翌朝は早起きをして、散策へ。ポロト湖を囲む自然休養林には、植林されたトドマツなどのほか天然のミズナラやクリが生育していて、なかには直径1メートルを超える巨木も点在するという。約80種の野鳥と、エゾシカ、キタキツネなどの動物も生息している。
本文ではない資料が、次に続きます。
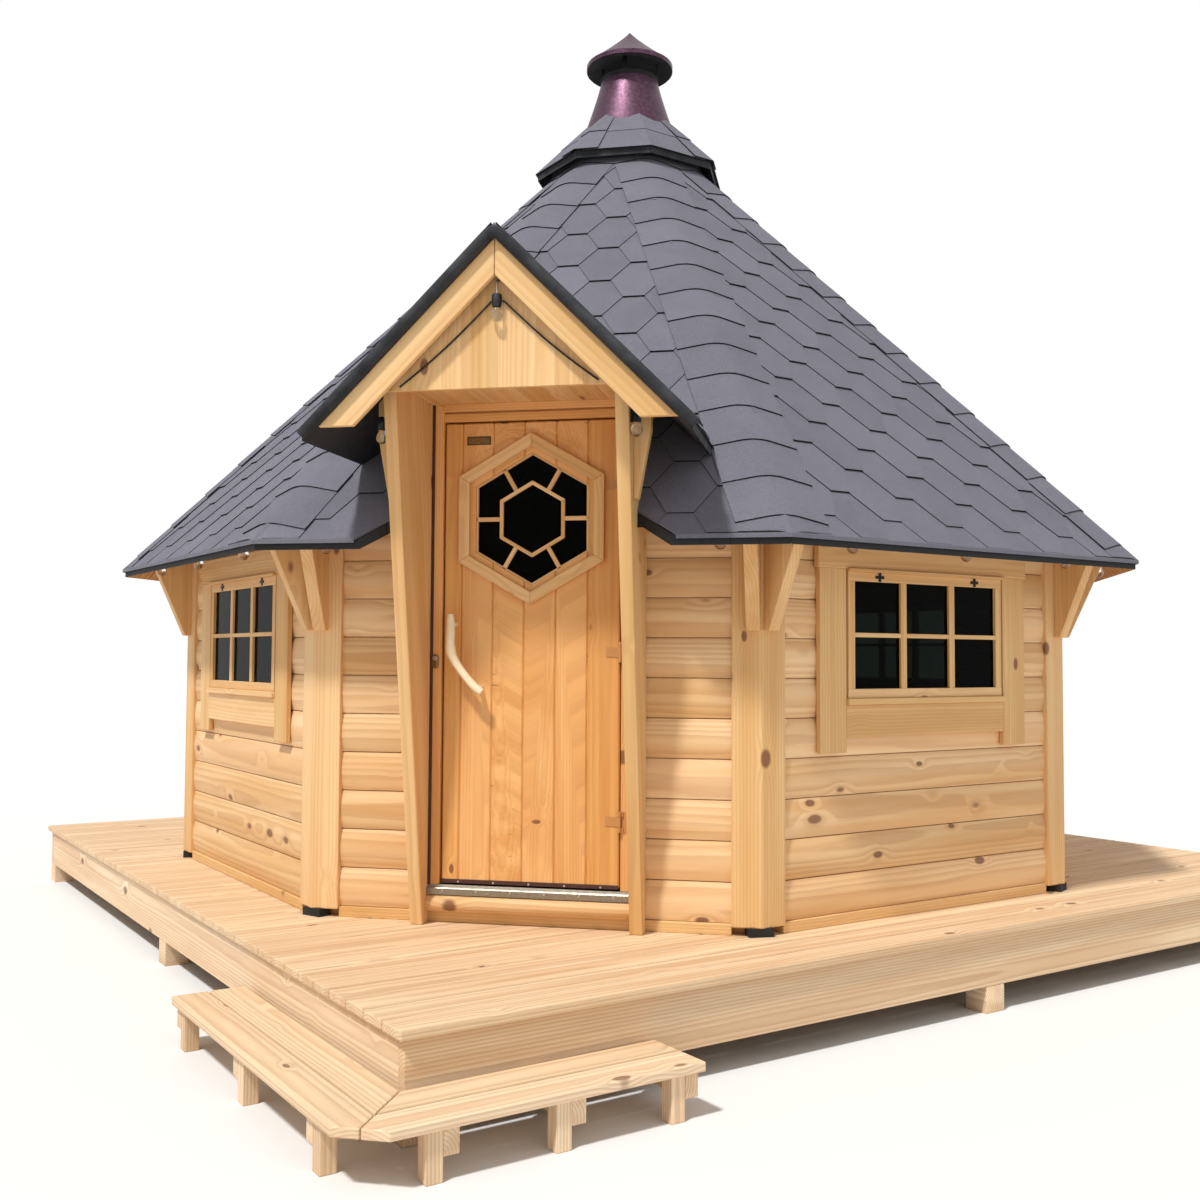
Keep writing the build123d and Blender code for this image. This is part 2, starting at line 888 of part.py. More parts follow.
# Door frame
jamb = door_jamb()
save("door_jambs", [jamb, mirrored(jamb)])
save("door_head", door_head())
save("door_stops", [door_stop(), mirrored(door_stop()), door_stop_head()])
save("door_threshold", door_threshold())
save("door_sill", door_sill())
save("door_frame_hinges", [frame_hinge(height) for height in hinge_heights()])
save("door_lock", door_lock())

# Door leaf
save("door_leaf", door_leaf())
save("door_window_trim", door_window_trim())
save("door_glass", door_glass())
save("door_handle", door_handle())
save("door_plate", door_plate())
save("door_leaf_hinges", [leaf_hinge(height) for height in hinge_heights()])

# Windows
save("window_linings", on_walls(window_lining(), window_walls))
save("window_sashes", on_walls(window_sash(), window_walls))
save("window_glass", on_walls(window_glass(), window_walls))
save("window_trim", [turned_piece for piece in window_boards() for turned_piece in on_walls(piece, window_walls)])
save("window_hinges", [turned_piece for piece in window_hinges() for turned_piece in on_walls(piece, window_walls)])

# String lights
side_string = eave_string(light_stations)
front_string = eave_string((-front_light_station, front_light_station)) - block(
    -cheek_face, cheek_face, -porch_front, 0, 0, porch_peak)
side_strings = on_walls(side_string, range(1, wall_count))
save("string_lights", side_strings + [front_string, gable_string(), cheek_string(), mirrored(cheek_string())])
bulb_top = eave_light_top() - socket_height
bulbs = [turned_bulb for station in light_stations
         for turned_bulb in on_walls(light_bulb(station, -light_face, bulb_top), range(1, wall_count))]
front_bulb = light_bulb(front_light_station, -light_face, bulb_top)
cheek_bulb = light_bulb(cheek_light_x, cheek_light_y, cheek_light_top - socket_height)
gable_bulb = light_bulb(0, gable_light_y, gable_light_top - socket_height)
save("light_bulbs", bulbs + [front_bulb, mirrored(front_bulb), cheek_bulb, mirrored(cheek_bulb), gable_bulb])

# Deck and step
long_rims, short_rims = rim_boards()
save("deck_boards", deck_slab())
save("rim_boards", long_rims)
save("side_rim_boards", short_rims)
save("deck_joists", deck_joists())
save("deck_feet", deck_feet())
save("step_treads", step_treads())
save("step_bearers", step_bearers())
save("step_posts", step_posts())
save("cabin_floor", cabin_floor())
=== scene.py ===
import math
import random

import bmesh
import bpy
from mathutils import Matrix, Vector


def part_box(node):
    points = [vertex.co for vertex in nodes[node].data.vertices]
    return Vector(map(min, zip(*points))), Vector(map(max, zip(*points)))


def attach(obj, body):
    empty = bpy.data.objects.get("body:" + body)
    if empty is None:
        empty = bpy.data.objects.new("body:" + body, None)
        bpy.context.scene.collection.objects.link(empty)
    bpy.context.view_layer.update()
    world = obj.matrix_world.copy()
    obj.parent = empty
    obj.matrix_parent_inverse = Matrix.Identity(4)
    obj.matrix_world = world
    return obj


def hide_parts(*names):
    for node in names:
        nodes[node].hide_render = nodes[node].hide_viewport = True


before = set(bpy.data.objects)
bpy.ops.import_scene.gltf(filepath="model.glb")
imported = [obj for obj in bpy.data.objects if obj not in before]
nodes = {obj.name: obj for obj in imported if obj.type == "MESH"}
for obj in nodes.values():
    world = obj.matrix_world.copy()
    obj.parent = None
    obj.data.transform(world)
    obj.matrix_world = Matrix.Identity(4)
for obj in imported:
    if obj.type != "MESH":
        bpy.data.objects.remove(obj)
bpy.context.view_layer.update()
wallTurn = math.radians(45)
halfTurn = wallTurn / 2
wallCount = 8
axes = {"x": Vector((1, 0, 0)), "y": Vector((0, 1, 0)), "z": Vector((0, 0, 1))}
print("frame loaded")


# Measures from the frame
def wallPlace(wall):
    return Matrix.Rotation(wall * wallTurn, 4, "Z")


def boxOf(points):
    low = Vector([min(point[axis] for point in points) for axis in range(3)])
    high = Vector([max(point[axis] for point in points) for axis in range(3)])
    return low, high


def turnedPoints(node, wall):
    # the node's points in the axes of a wall, as if that wall were the front one
    back = wallPlace(-wall)
    return [back @ vertex.co for vertex in nodes[node].data.vertices]


def wallBox(node, wall):
    # only what the node has on that wall
    reach = math.tan(halfTurn)
    points = turnedPoints(node, wall)
    return boxOf([point for point in points if point.y < 0 and abs(point.x) <= .002 - point.y * reach])


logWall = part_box("back_wall")
logFace, innerFace, wallHalf = logWall[1].y, logWall[0].y, logWall[1].x
wallFoot, wallTop = logWall[0].z, logWall[1].z
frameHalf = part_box("door_wall_right")[0].x
windowWalls = (1, 3, 5, 7)


# Camera, floor and lights
view = {"place": (1.158, -6.566, 1.288), "yaw": -11.24, "pitch": 2.66, "roll": .32, "lens": 37.86}
studio = {"sky": .45, "floor": (.80, .79, .77), "clearFrom": 5.5, "clearTo": 12, "floorSize": 60,
          "sun": {"strength": 3.0, "turn": -24, "height": 58, "width": 5},
          "fill": {"strength": .3, "turn": 55, "height": 35, "width": 60}}


def newObject(name, data):
    made = bpy.data.objects.new(name, data)
    bpy.context.scene.collection.objects.link(made)
    return made


def addNode(tree, kind, inputs=None, **settings):
    made = tree.nodes.new(kind)
    for key, value in settings.items():
        setattr(made, key, value)
    for key, value in (inputs or {}).items():
        if isinstance(value, bpy.types.NodeSocket):
            tree.links.new(value, made.inputs[key])
        else:
            made.inputs[key].default_value = value
    return made


def calc(tree, operation, *values, clamp=False):
    made = addNode(tree, "ShaderNodeMath", dict(enumerate(values)), operation=operation, use_clamp=clamp)
    return made.outputs[0]


def remap(tree, value, fromLow, fromHigh, toLow=0.0, toHigh=1.0):
    inputs = {0: value, 1: fromLow, 2: fromHigh, 3: toLow, 4: toHigh}
    return addNode(tree, "ShaderNodeMapRange", inputs, interpolation_type="SMOOTHSTEP").outputs[0]


def mixColour(tree, share, *colours):
    first, second = (part if isinstance(part, bpy.types.NodeSocket) else (*part, 1) for part in colours)
    return addNode(tree, "ShaderNodeMix", {0: share, 6: first, 7: second}, data_type="RGBA").outputs[2]


def noise(tree, position, stretch, detail=2.0, roughness=.5):
    moved = addNode(tree, "ShaderNodeMapping", {"Vector": position, "Scale": stretch}).outputs[0]
    inputs = {"Vector": moved, "Scale": 1.0, "Detail": detail, "Roughness": roughness}
    return addNode(tree, "ShaderNodeTexNoise", inputs).outputs["Fac"]


def ownPlace(tree):
    return addNode(tree, "ShaderNodeTexCoord").outputs["Object"]


def seenRays(tree):
    # one for what the camera sees itself, in a mirror or through glass
    light = addNode(tree, "ShaderNodeLightPath").outputs
    seen = calc(tree, "MAXIMUM", light["Is Camera Ray"], light["Is Glossy Ray"])
    return calc(tree, "MAXIMUM", seen, light["Is Transmission Ray"])


def newFinish(name, roughness=.6, metallic=0.0):
    finish = bpy.data.materials.new(name)
    finish.use_nodes = True
    shader = finish.node_tree.nodes["Principled BSDF"]
    shader.inputs["Roughness"].default_value = roughness
    shader.inputs["Metallic"].default_value = metallic
    return finish, finish.node_tree, shader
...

ポロト湖の外周には約6キロの散策路があり、のんびり歩いたりサイクリングしたりしながら、四季折々の自然を味わうことができる。訪れた日は朝から青空で、はるか遠くに望む樽前山(たるまえさん)の稜線も、太陽の光が湖面をキラキラと照らすさまも美しい。森の香りをまとった空気を深く吸い込むと、心も体もすっきりと澄みわたるよう。湖が結氷するこれからの季節は、スケートやわかさぎ釣りにトライするのも楽しそうだ。
宿に戻ったあとは、毎朝ロビーや湯上がり処で開催される「タンチョウヅルの羽ばたき体操」で体を気持ちよく動かし、朝食後は界ブランドのおもてなしのひとつ、ご当地の文化を体験する「ご当地楽」にも参加。アイヌ民族が魔よけとして日常的に身につけていた植物「イケマ」を使った魔よけのお守りをつくりながら、アイヌ民族の自然観を感じるひとときを過ごすことができた。
せわしない日常と距離を置き、大自然の恵みやアイヌ文化に思いを馳せながら、心静かに過ごすことができる「界 ポロト」。レンタカーはもちろん公共交通機関を利用してもアクセスしやすく、ポロト湖や「ウポポイ」のほか、少し足を伸ばせば登別温泉などの見どころもある。一度足を運ぶと、また別の季節に訪れてみたくなる。そんな豊かな魅力に満ちたデスティネーションだ。